The density of light paths from WDM was the key to the massive expansion of fiber optic capacity that enabled the growth of the Internet in the 1990s. Since the 1990s, the channel count and capacity of dense WDM systems has increased substantially, with commercial systems able to transmit close to 1 Tbit/s of traffic at 100 Gbit/s on each wavelength. In 2010, researchers at AT&T reported an experimental system with 640 channels operating at 107 Gbit/s, for a total transmission of 64 Tbit/s. In 2018, Telstra of Australia deployed a live system that enables the transmission of 30.4 Tbit/s per fiber pair over 61.5 GHz spectrum, equal to 1.2 million 4K Ultra HD videos being streamed simultaneously. As a result of this ability to transport large traffic volumes, WDM has become the common basis of nearly every global communication network and thus, a foundation of the Internet today.
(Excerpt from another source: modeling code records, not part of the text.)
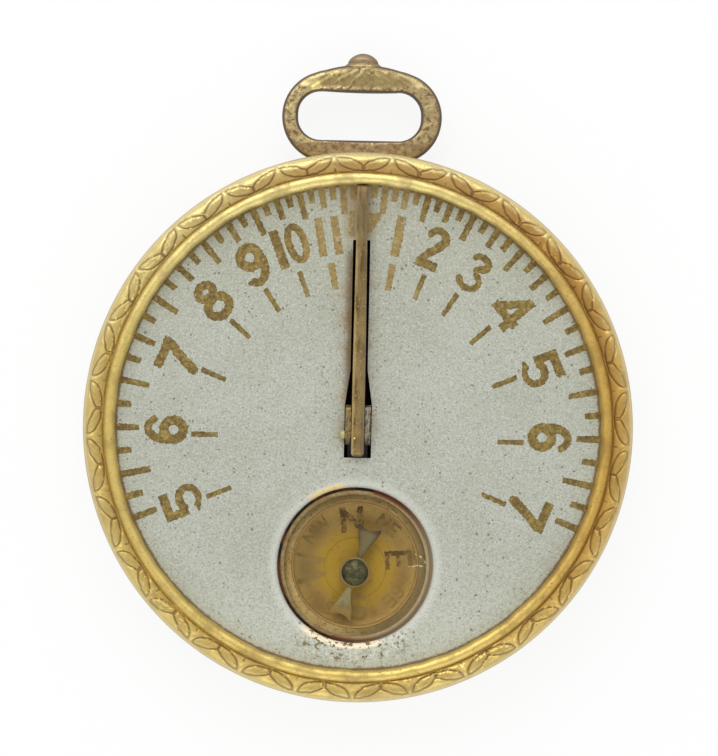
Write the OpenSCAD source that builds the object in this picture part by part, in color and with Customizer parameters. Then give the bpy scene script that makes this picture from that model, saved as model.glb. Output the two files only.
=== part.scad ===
// Pocket sundial compass: a thin pocket-watch case with a painted hour dial, a gnomon
// blade that folds into a slot in the dial, and a small compass let into the dial.
// Millimetres. The origin is the middle of the flat back, +Z is out of the dial and
// +Y points to the bow at 12 o'clock.

/* [Case back] */
// Outside diameter of the case, over the bezel
case_d = 48; // [46:0.5:52]
// Height of the dial's underside above the flat back
case_depth = 5.5; // [5.5:0.1:7]
// Sheet thickness of the back pan
pan_t = 0.5; // [0.4:0.05:0.6]
// Width of the pan's rounded shoulder
shoulder_w = 6; // [4:0.25:7]
// Height of the pan's rounded shoulder
shoulder_h = 3; // [2.6:0.1:3.2]

/* [Bezel] */
// Sheet thickness of the bezel
bezel_t = 0.45; // [0.35:0.05:0.5]
// Radial width of the leaf band
band_w = 1.8; // [1.5:0.1:2.2]
// Radial width of the polished inner bead
bead_w = 1; // [0.8:0.05:1.2]
// Height of the band and the bead above the dial
band_rise = 1.35; // [1.2:0.05:1.6]
// Depth of the groove between the band and the bead
groove_d = 0.45; // [0.3:0.05:0.5]
// How far the skirt reaches down below the dial's underside
skirt_drop = 2.3; // [1.8:0.1:2.3]

/* [Bow] */
// Width of the bow
bow_w = 14.1; // [13.5:0.2:14.5]
// Thickness of the bow
bow_t = 1.8; // [1.5:0.1:1.9]
// Height of the bow's underside above the flat back
bow_lift = 1.3; // [1.2:0.1:1.4]
// Radius of the bow's shoulders
shoulder_r = 4; // [3.7:0.1:4.2]
// Distance from the case's edge to the middle of the bow's shoulders
bow_stand = 3.3; // [2.9:0.1:3.4]
// How far the bow was soldered to the left of 12 o'clock
bow_shift = 0.2; // [0:0.05:0.3]
// Height of the crown above the shoulders
crown_rise = 0.6; // [0.3:0.1:0.9]
// Width of the strap opening
loop_w = 10.9; // [9:0.1:11]
// How far the strap opening lies left of the middle
loop_shift = 0.1; // [0:0.01:0.3]
// Height of the strap opening
loop_h = 4.3; // [4.1:0.05:4.4]
// Thickness of the bar beside the case, seen past the bezel
foot_bar = 1.2; // [0.8:0.05:1.2]
// Width of the knob's flared root
knob_w = 3.4; // [2.6:0.1:3.6]
// Height of the knob above the crown
knob_h = 1; // [0.8:0.1:1.2]
// Rounding of the bow's edges
bow_edge = 0.5; // [0.3:0.05:0.55]

/* [Dial] */
// Thickness of the dial plate
dial_t = 0.5; // [0.4:0.05:0.6]
// Width of the slot along the blade
slot_w = 1.5; // [1.4:0.02:1.6]
// Width of the slot at the hinge
hinge_slot_w = 2.37; // [2.35:0.02:2.6]
// Length over which the slot narrows from the hinge to the blade
slot_taper = 3.05; // [2:0.25:4]

/* [Gnomon] */
// Latitude of the hour lines, which is also the angle that the blade stands at
latitude = 41; // [32:1:45]
// Thickness of the blade
blade_t = 1.1; // [0.9:0.05:1.1]
// Thickness of the blade at its tip
tip_t = 0.9; // [0.7:0.05:0.9]
// Distance of the hinge pin from the case's middle, towards 6 o'clock
pin_off = 0.65; // [0.3:0.05:1]
// Height of the hinge pin's axis above the dial
pin_rise = 0.45; // [0.45:0.01:0.55]
// Diameter of the hinge pin
pin_d = 0.6; // [0.5:0.05:0.65]
// Height of the blade's straight upper edge above the pin's axis
style_rise = 0.65; // [0.55:0.05:0.75]
// Radius of the belly's front edge about the pin
belly_r = 16.7; // [15:0.1:17.5]
// Length of the heel behind the pin
heel_l = 1.9; // [1.7:0.05:2]
// Rounding of the heel's end
heel_round = 0.5; // [0.4:0.05:0.55]
// Rounding of the heel's end as seen from above
heel_plan_r = 0.35; // [0.2:0.05:0.5]

/* [Hinge] */
// Sheet thickness of the bracket under the dial
bracket_t = 0.5; // [0.4:0.05:0.5]
// Width of the bracket
bracket_w = 6.4; // [5.6:0.1:8]
// Length of the bracket, ahead of the hinge pin
bracket_front = 4.05; // [3.6:0.05:5]
// Length of the bracket, behind the hinge pin
bracket_back = 3.8; // [3.6:0.05:3.9]
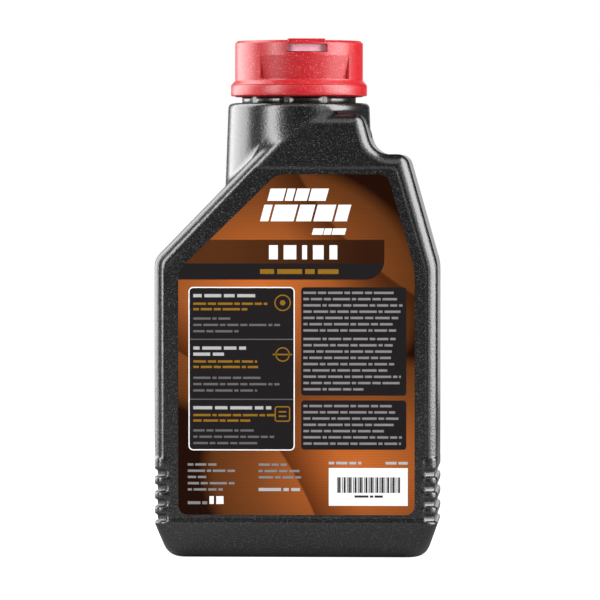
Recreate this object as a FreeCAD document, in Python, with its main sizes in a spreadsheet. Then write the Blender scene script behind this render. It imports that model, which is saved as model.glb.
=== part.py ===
import FreeCAD, Part
import math
import os
import Sketcher
from FreeCAD import Placement, Rotation, Vector

# A one-litre oil bottle: a blow-moulded flat bottle with a round neck set to one side of its
# sloping shoulders, a printed label on one face, and a screw cap over a break-off band.
# Millimetres. Z is up, the base stands on Z = 0, the labelled face looks along -Y.

doc = FreeCAD.newDocument("oil_bottle")

# Driving dimensions

DIMENSIONS = [
    ("half_width", 58.3, "side face from the middle plane"),
    ("half_depth", 30.3, "front face from the middle plane"),
    ("rim_radius", 4.2, "rounding between side and front"),
    ("wall", 1.0, "wall of the blown bottle"),
    ("inner_bevel", 2.0, "bevel along the edges of the hollow"),
    ("inner_corner", 9.0, "upright corners of the hollow in the foot"),
    ("shoulder_wall", 1.6, "wall over the round neck"),
    ("foot_height", 14.5, "where the sides start to draw in"),
    ("foot_inset", 5.3, "how far the base is drawn in"),
    ("foot_corner", 6.0, "rounding between two sides of the foot"),
    ("foot_bevel", 2.5, "bevel under the base edge"),
    ("push_up", 1.5, "hollow under the base"),
    ("stand_width", 8.5, "rim that the bottle stands on, with its bevel"),
    ("left_shoulder", 122.7, "height where the long slope starts"),
    ("left_round", 8.0, "rounding there"),
    ("ridge_across", -9.7, "where the long slope eases, across"),
    ("ridge_up", 172.6, "where the long slope eases, height"),
    ("ridge_round", 25.0, "rounding there"),
    ("crest_left", 3.9, "start of the crest in front of the neck"),
    ("crest_up", 182.5, "height of the crest"),
    ("crest_left_round", 8.0, "rounding at its start"),
    ("crest_right", 27.2, "end of the crest"),
    ("crest_right_round", 5.0, "rounding at its end"),
    ("hollow_across", 31.8, "foot of the steep side of the neck"),
    ("hollow_round", 8.5, "hollow there"),
    ("ledge_up", 165.9, "height of the short right shoulder"),
    ("ledge_right", 45.4, "outer end of the right shoulder"),
    ("ledge_round", 5.0, "rounding there"),
    ("right_shoulder", 120.3, "height where the right slope starts"),
    ("right_round", 20.0, "rounding there"),
    ("neck_set_back", 1.05, "neck in from the front face, at its top"),
    ("neck_flare", 1.35, "how much wider the neck gets down to the body"),
    ("neck_bottom", 150.0, "lower end of the round neck"),
    ("neck_top", 187.1, "top of the round neck"),
    ("neck_round", 2.0, "easing of its top edge"),
    ("finish_radius", 22.0, "threaded tube of the mouth"),
    ("mouth_wall", 1.6, "wall of that tube"),
    ("mouth_height", 21.1, "lip of the mouth above the neck"),
    ("collar_step", 1.0, "collar out from the tube"),
    ("collar_height", 3.5, "collar above the neck"),
    ("lug_height", 3.2, "raised lugs on the collar"),
    ("lug_root", 0.5, "how far a lug reaches into the collar"),
    ("lug_proud", 0.6, "how far the lugs stand out"),
    ("lug_half_angle", 15.0, "half of a lug, seen from above"),
    ("lug_count", 9, "lugs round the collar"),
    ("bead_step", 2.9, "bead that keeps the band down, out from the tube"),
    ("bead_height", 1.8, "bead above the collar"),
    ("recess_inset", 4.6, "panel for the label, in from the sides"),
    ("recess_depth", 0.5, "depth of that panel"),
    ("recess_bottom", 15.6, "lower edge of the panel"),
    ("recess_top", 160.4, "upper edge of the panel"),
    ("recess_round", 3.0, "corners of the panel"),
    ("panel_left_up", 119.6, "left slope of the panel, lower end"),
    ("panel_top_left", -16.5, "left slope of the panel, upper end"),
    ("panel_right_up", 118.5, "right slope of the panel, lower end"),
    ("panel_top_right", 41.2, "right slope of the panel, upper end"),
    ("groove_count", 4, "grooves on a side, each under a rib"),
    ("grip_pitch", 6.1, "from one finger rib to the next"),
    ("grip_bottom", 15.2, "underside of the lowest groove"),
    ("groove_height", 2.9, "height of a groove"),
    ("groove_depth", 1.25, "depth of a groove"),
    ("rib_inset", 6.2, "inner end of a rib, in from the side"),
    ("rib_round", 1.6, "corner of a rib"),
    ("block_height", 5.1, "taller rib at the top"),
    ("label_left", -48.2, "left edge of the label"),
    ("label_right", 48.8, "right edge of the label"),
    ("label_bottom", 18.0, "lower edge of the label"),
    ("label_top", 157.65, "upper edge of the label"),
    ("label_left_up", 118.2, "left slope of the label, lower end"),
    ("label_top_left", -7.8, "left slope of the label, upper end"),
    ("label_top_right", 37.6, "right slope of the label, upper end"),
    ("label_right_up", 119.3, "right slope of the label, lower end"),
    ("label_corner", 3.7, "lower corners of the label"),
    ("label_thick", 0.15, "thickness of the label"),
    ("cap_thick", 1.6, "top plate of the cap"),
    ("thread_room", 1.7, "room for the thread between mouth and cap"),
    ("cap_wall", 2.8, "wall of the cap above its skirt"),
    ("cap_bevel", 1.0, "bevel of its top edge"),
    ("skirt_step", 1.7, "skirt of the cap and of the band, out from that wall"),
    ("skirt_height", 2.1, "sloping skirt above the band"),
    ("break_gap", 0.25, "break line between cap and band"),
    ("band_height", 4.8, "break-off band"),
    ("band_clear", 2.4, "underside of the band above the neck"),
    ("band_wall", 1.3, "wall of the band"),
    ("hook_back", 0.55, "inner lip of the band, in from its wall"),
    ("hook_under", 0.8, "how far the lip reaches under the bead"),
    ("hook_drop", 0.85, "inner lip below the band"),
    ("grip_angle", 88.0, "hollow grip face, seen from above"),
    ("grip_sink", 1.8, "depth of the grip face at its foot"),
    ("grip_foot", 0.5, "foot of the grip face above the skirt"),
    ("grip_head", 5.6, "head of the grip face below the top"),
    ("grip_fade", 0.1, "how far outside the cap the grip face runs out"),
    ("window_half", 8.5, "half the width of a window"),
    ("window_sill", 0.3, "lower edge of a window below the lip of the mouth"),
    ("bar_half", 7.55, "half the width of the bar over a window"),
    ("bar_set_back", 0.8, "outer face of the bar, in from the cap's wall"),
    ("bar_long", 4.3, "how far the bar reaches in"),
    ("bar_deep", 1.2, "height of the bar"),
    ("bar_proud", 0.6, "how far the bar stands above the top"),
    ("cap_turned", 10.0, "where the windows stop when the cap is tight"),
    ("seal_play", 0.2, "play of the seal disc inside the cap"),
    ("plug_play", 0.05, "play of the plug in the mouth"),
    ("seal_disc", 3.0, "seal between the lip and the top plate"),
    ("seal_web", 1.8, "thickness of the seal over the plug"),
    ("plug_wall", 1.2, "wall of the plug"),
    ("plug_reach", 4.0, "how far the plug reaches into the mouth"),
    ("overshoot", 3.0, "how far a cut runs past the surface it starts from"),
]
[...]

Demand for bandwidth is driven primarily by Internet Protocol (IP) traffic from video services, telemedicine, social networking, mobile phone use and cloud-based computing. At the same time, machine-to-machine, IoT and scientific community traffic require support for the large-scale exchange of data files. According to the Cisco Visual Networking Index, global IP traffic will be more than 150,700 Gbits per second in 2022. Of that, video content will equal 82% of all IP traffic, all transmitted by optical networking.

==Standards and protocols==
Synchronous optical networking (SONET) and synchronous digital hierarchy (SDH) have evolved as the most commonly used protocols for optical networks. The optical transport network (OTN) protocol was developed by the International Telecommunication Union as a successor and allows interoperability across the network as described by Recommendation G.709. Both protocols allow for delivery of a variety of protocols such as Asynchronous Transfer Mode (ATM), Ethernet, TCP/IP and others.